The difficulty is that this would expand Hong Kong's existing housing stock by about 50 per cent, none of it subject to formal planning requirements, and create such a development rubbish tip that we would then do best to turn the New Territories into an atom bomb testing zone and get ourselves some instant urban renewal.
I have yet to see a formal government tally of how many people qualify for the ding uk. Our development secretary sorely needs to commission a survey now. But I do have an estimate from the Heung Yee Kuk itself, dating back to 2003, and at that time the kuk cited a figure of 240,000 people.
Bear in mind that this was 10 years ago and the figure will inevitably have risen since that time as the government has (quite rightly) choked the pipeline of ding uk permits over the last 10 years.
Bear in mind also that Secretary for Development Carrie Lam Cheng Yuet-ngor has proposed very generous terms to the kuk for ending the ding uk, extending it all the way to villagers born in the year 2029. If 240,000 was the right number 10 years ago it will be much more than this 17 years from now.
But let's just take 240,000 and do the maths. A site area of 700 sq ft times three floors each time for 240,000 entitlements gives you just over 500 million sq ft of floor space which is almost half the existing housing stock of Hong Kong.

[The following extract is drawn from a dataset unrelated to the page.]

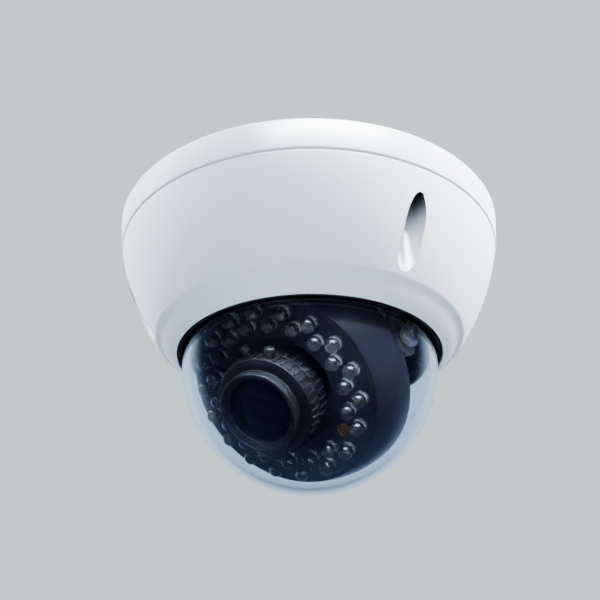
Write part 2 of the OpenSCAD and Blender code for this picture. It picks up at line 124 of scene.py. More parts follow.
class HeadSizes(bpy.types.PropertyGroup):
    tilt: turn("Tilt", "Angle of the lens below the horizon", 44)
    cap: length("Cap", "Radius of the black eyeball cap", 41.5)
    cap_wall: length("Cap wall", "Thickness of the cap", 1.6)
    cap_back: length("Cap back", "Distance of the cap's back edge in front of the tilt axis", 8)
    face: length("Face", "Distance of the lamp face in front of the tilt axis", 22.5)
    face_wall: length("Face thickness", "Thickness of the lamp face plate", 1.6)
    face_radius: length("Face radius", "Radius of the lamp face plate", 33.2)
    face_hole: length("Face hole", "Radius of the lens hole in the face plate", 19)
    lamp: length("Lamp", "Radius of an infra-red lamp", 2.5)
    lamp_tip: length("Lamp dome", "Distance of a lamp dome's centre in front of the tilt axis", 25.6)
    outer_ring: length("Outer ring", "Radius of the outer ring of lamps", 29.5)
    inner_ring: length("Inner ring", "Radius of the inner ring of lamps", 25.2)
    ring_lamps: IntProperty(name="Lamps", description="Lamps in each ring", default=18)
    lamp_turn: turn("Lamp turn", "Direction of the first lamp", 40.3)
    photocell_place: IntProperty(
        name="Photocell place", description="Place in the inner ring that the photocell takes", default=13
    )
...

The kuk's idea, of course, is to make it possible by removing the height restrictions and allowing individual entitlements to be agglomerated. Get ready for it, hundreds upon hundreds of high-rise residential blocks scattered throughout the country parks with all the rest of us in the urban areas paying the hundreds of billions of dollars this will require in road, water, sewer and power connections.
It just cannot be done. It's a ridiculous idea, start to finish. The kuk will just have to accept that it exists within 21st century Hong Kong.
When Beijing has already run roughshod over such land entitlement notions everywhere else there is no good reason why we should maintain them here.
The ding uk is a privilege, not a right, and it is a sexist and often duplicitous prescription for slum creation. But the real difficulty is that the numbers involved simply put it out of court.